Following Tuesday’s drive-by shooting in Hartford that claimed the lives of a young mother and her infant son, violence prevention advocates – who are all too familiar with gun violence – say it’s time for a change.
Janice Hill and other members of Mothers United Against Violence gathered near the scene of the shooting that killed 20-year-old Jessiah Mercado and 4-month-old Messiah Diaz.
Hill lost her son, Alford Grayson, in a 2015 shooting. This week’s news brought back painful memories.
“It’s hard when you gotta grieve the death of a child. It’s hard. It’s not easy,” Hill said. “I don’t care how long or how many years it happened – the hurt comes back, because you’re reliving. When you hear somebody else’s child got murdered, and a baby got murdered, that brings that hurt back again.”
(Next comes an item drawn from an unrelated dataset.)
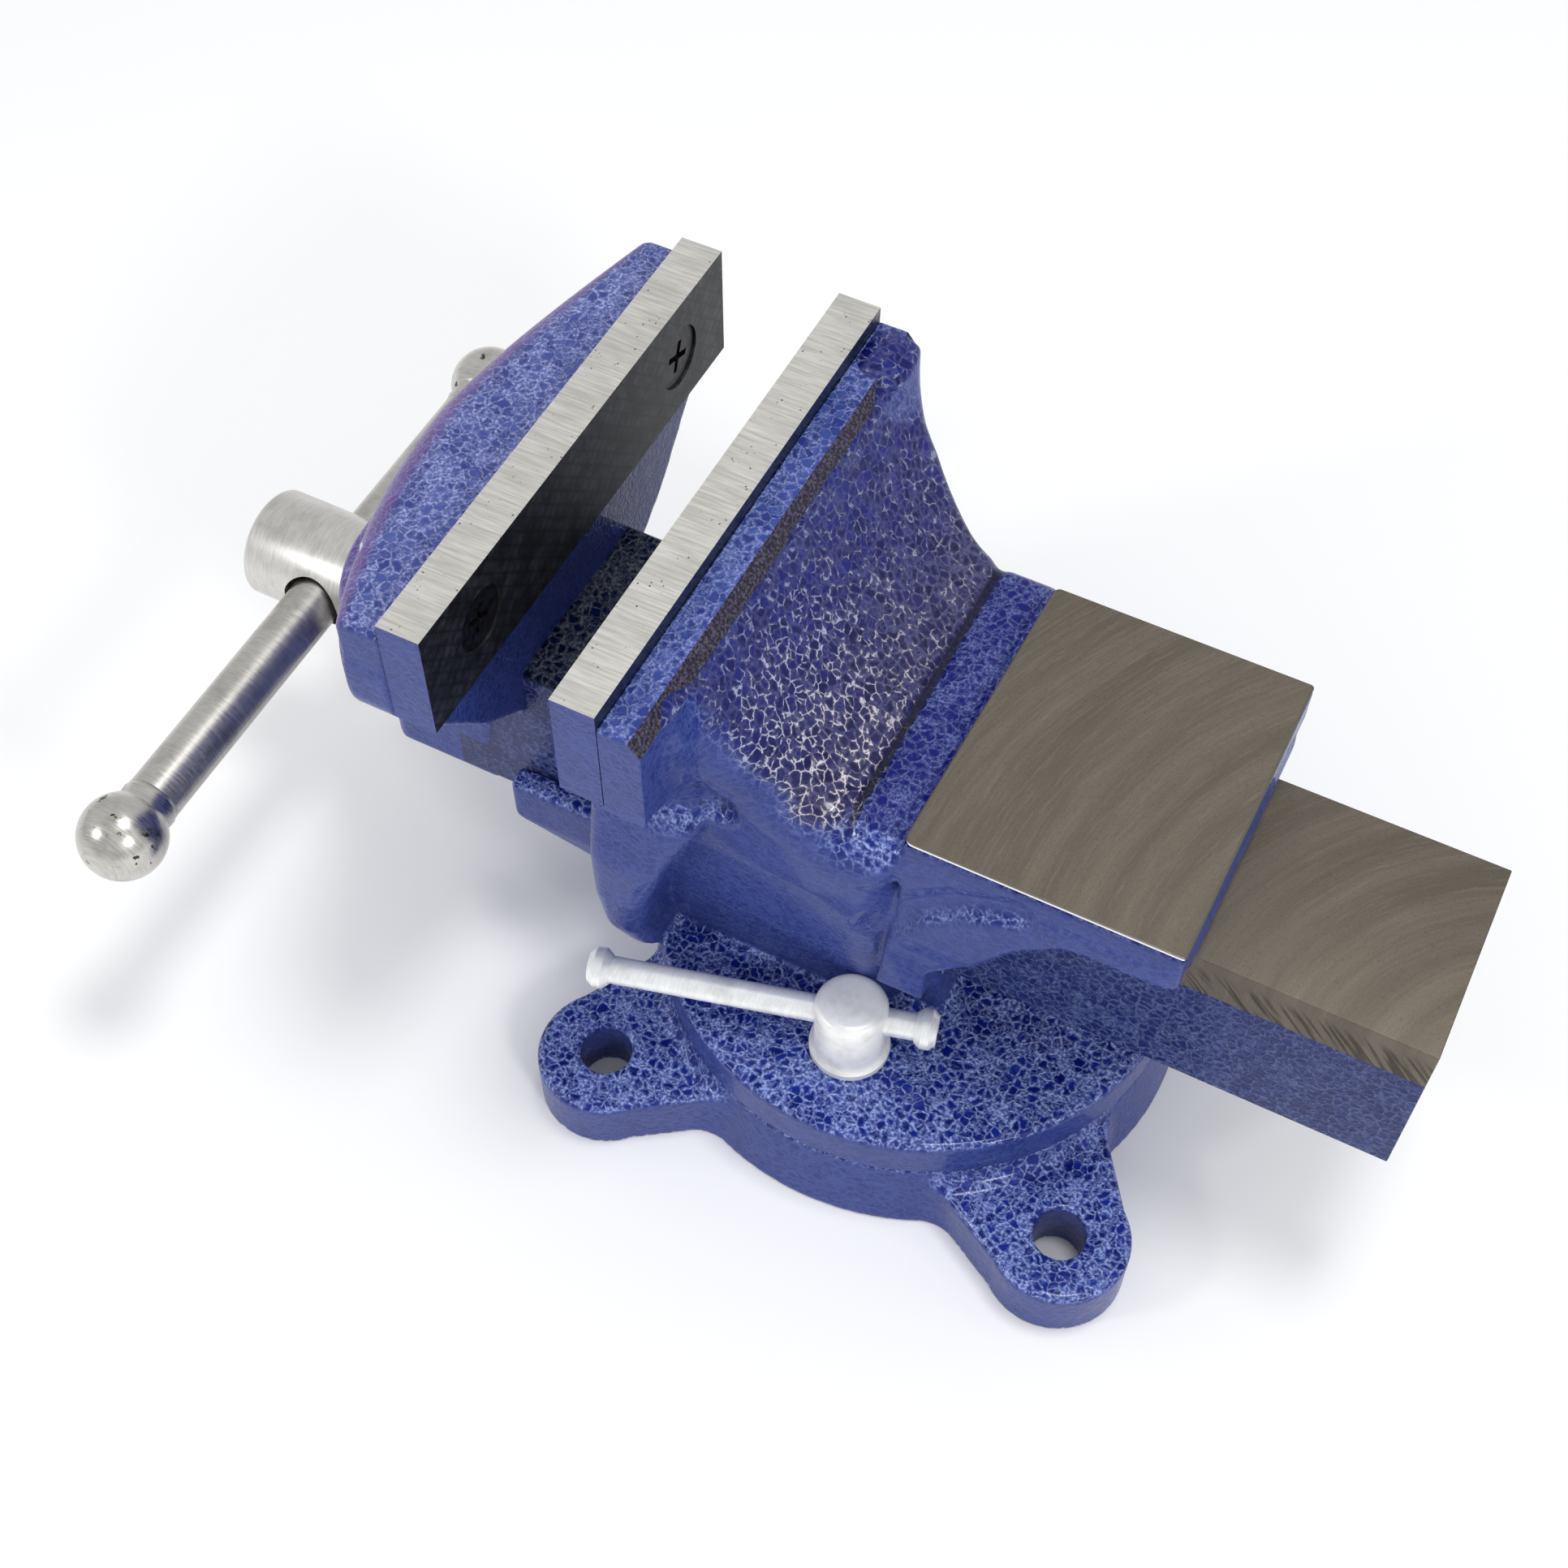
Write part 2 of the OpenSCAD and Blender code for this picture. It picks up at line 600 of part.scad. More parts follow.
ring_t = 2;
collar_l = 9;
spring_x = bay_front + 0.2 + ring_t;
spring_end = pin_x - collar_l / 2;
module thrust_washer() { color("silver") ring(head_face, washer_t - 0.1, head_d + 3); }
module spring_washer() { color("silver") ring(bay_front + 0.1, ring_t, screw_d + 8); }
module spring_collar() {
    color("gray") difference() {
        ring(spring_end, collar_l, screw_d + 9);
        translate([pin_x, 0, screw_z]) cylinder(d = pin_d, h = 2 * screw_d, center = true);
    }
}
module collar_pin() {
    color("silver") translate([pin_x, 0, screw_z]) cylinder(d = pin_d, h = screw_d + 7, center = true);
}

// Compression spring round the screw, as one swept tube with closed ends
coil_turns = 4;
coil_steps = 16;
wire_d = 2.4;
wire_sides = 8;
module screw_spring() {
    r = screw_d / 2 + wire_d / 2 + 0.6;
    l = spring_end - spring_x - wire_d - 0.1;
    rings = coil_turns * coil_steps;
    points = [for (i = [0:rings]) let (a = 360 * i / coil_steps) for (k = [0:wire_sides - 1])
        let (b = 360 * k / wire_sides, q = r + wire_d / 2 * cos(b))
        [l * i / rings + wire_d / 2 * sin(b), q * cos(a), q * sin(a)]];
    sides = [for (i = [0:rings - 1]) for (k = [0:wire_sides - 1])
        let (n = (k + 1) % wire_sides, o = i * wire_sides)
        [o + k, o + n, o + n + wire_sides, o + k + wire_sides]];
    caps = [[for (k = [wire_sides - 1:-1:0]) k], [for (k = [0:wire_sides - 1]) rings * wire_sides + k]];
    color("gray") translate([spring_x + wire_d / 2 + 0.05, 0, screw_z])
        polyhedron(points, concat(sides, caps));
}

// Handle: a bar that slides through the screw's head, with a ball on each end
near_ball_y = -handle_l / 2 - handle_shift;
far_ball_y = handle_l / 2 - handle_shift;
module handle_bar() {
    color("gainsboro") translate([bar_x, near_ball_y - 2, screw_z]) rotate([-90, 0, 0])
        cylinder(d = bar_d, h = handle_l + 4);
}

module handle_ball(y, way) {
    color("gainsboro") translate([bar_x, y, screw_z]) rotate([way * 90, 0, 0]) difference() {
        union() {
            sphere(d = ball_d);
            translate([0, 0, ball_d / 4])
                cylinder(d1 = ball_d - 3, d2 = bar_d + 1, h = ball_d / 4 + 2);
        }
        translate([0, 0, -2]) cylinder(d = bar_d, h = ball_d);
    }
}
module handle_ball_near() { handle_ball(near_ball_y, -1); }
module handle_ball_far() { handle_ball(far_ball_y, 1); }

swivel_base();
fixed_body();
fixed_jaw_plate();
fixed_jaw_screws();
screw_nut();
nut_washer();
nut_bolt();
clamp_bolt_near();
clamp_bolt_far();
clamp_washer_near();
clamp_washer_far();
clamp_nut_near();
clamp_nut_far();
tommy_bar_near();
tommy_bar_far();
tommy_knob_near();
tommy_knob_far();
moving_jaw();
moving_jaw_plate();
moving_jaw_screws();
main_screw();
thrust_washer();
spring_washer();
screw_spring();
spring_collar();
collar_pin();
handle_bar();
handle_ball_near();
handle_ball_far();
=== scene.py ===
import math

import bmesh
import bpy
import numpy as np
from mathutils import Matrix, Vector


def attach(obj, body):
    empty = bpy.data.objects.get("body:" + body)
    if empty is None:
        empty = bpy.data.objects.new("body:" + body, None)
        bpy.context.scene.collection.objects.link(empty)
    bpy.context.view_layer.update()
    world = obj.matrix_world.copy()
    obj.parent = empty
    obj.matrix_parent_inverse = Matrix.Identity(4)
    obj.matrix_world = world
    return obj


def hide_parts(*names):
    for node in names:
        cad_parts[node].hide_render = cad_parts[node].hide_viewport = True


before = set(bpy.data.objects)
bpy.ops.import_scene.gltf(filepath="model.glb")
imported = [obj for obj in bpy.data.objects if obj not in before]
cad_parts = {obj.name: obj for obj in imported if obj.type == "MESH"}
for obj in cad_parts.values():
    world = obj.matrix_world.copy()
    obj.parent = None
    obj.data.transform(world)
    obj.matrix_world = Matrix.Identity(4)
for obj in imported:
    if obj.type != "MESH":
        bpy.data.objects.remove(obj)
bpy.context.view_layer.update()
MM = 0.001
STEP = 0.9

# ---------------------------------------------------------------- solids as distance fields, in mm


def arc(p, q, sag, n=14):
    """Points from p to q on the circle that stands off their chord by sag, to the left of the way."""
    p, q = np.array(p, float), np.array(q, float)
    half = (q - p) / 2
    length = np.hypot(*half)
    r = (length ** 2 + sag ** 2) / (2 * sag)
    side = np.array([-half[1], half[0]]) / length
    m = p + half + side * (sag - r)
    a, b = (math.atan2(*(e - m)[::-1]) for e in (p, q))
    turn = (b - a + 3 * math.pi) % (2 * math.pi) - math.pi
    return [tuple(m + abs(r) * np.array([math.cos(a + turn * i / n), math.sin(a + turn * i / n)]))
            for i in range(n + 1)]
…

Henrietta Beckman leads Mothers United Against Violence. She, too, lost a son to gun violence. Randy died in 2002.
“These two young people did not deserve this,” Beckman said. “That baby had his whole life to live. His mom had her whole life to live.”
“I mean, a 20-year-old and a 4-month-old? Come on, y’all,” Beckman said.
The Rev. Henry Brown, a shooting survivor himself, called on Hartford residents to come together to stop gun violence.
“The siege is upon this community,” Brown said. “We’ve got to do better for one another. We’ve got to really put our ankles in the ground and say, ‘No more with this stuff right here. It’s gotta stop.’ Because the only way we’re gonna stop this stuff – and I hope people are listening to me – is through the people in the community.”
Hill said the shooting deaths of the mother and son – the 18th and 19th homicides of the year in Hartford – should be a wake-up call for residents to get involved in violence prevention.
“Stop sitting in your house saying, ‘Oh, it ain’t my child,’” Hill said. “It one day can be your child. You gotta come together, work together. We are a community.”
Beckman says the community is best positioned to help stop the killings.
“A lot of us know when someone is going to commit a crime,” Beckman said. “If we see something or hear something, say something.”
Responding to so many shootings takes its toll, Brown said. As he walked away from reporters Wednesday, he expressed frustration.
“I have to deal with this all the time,” Brown said. “I’m sick of it.”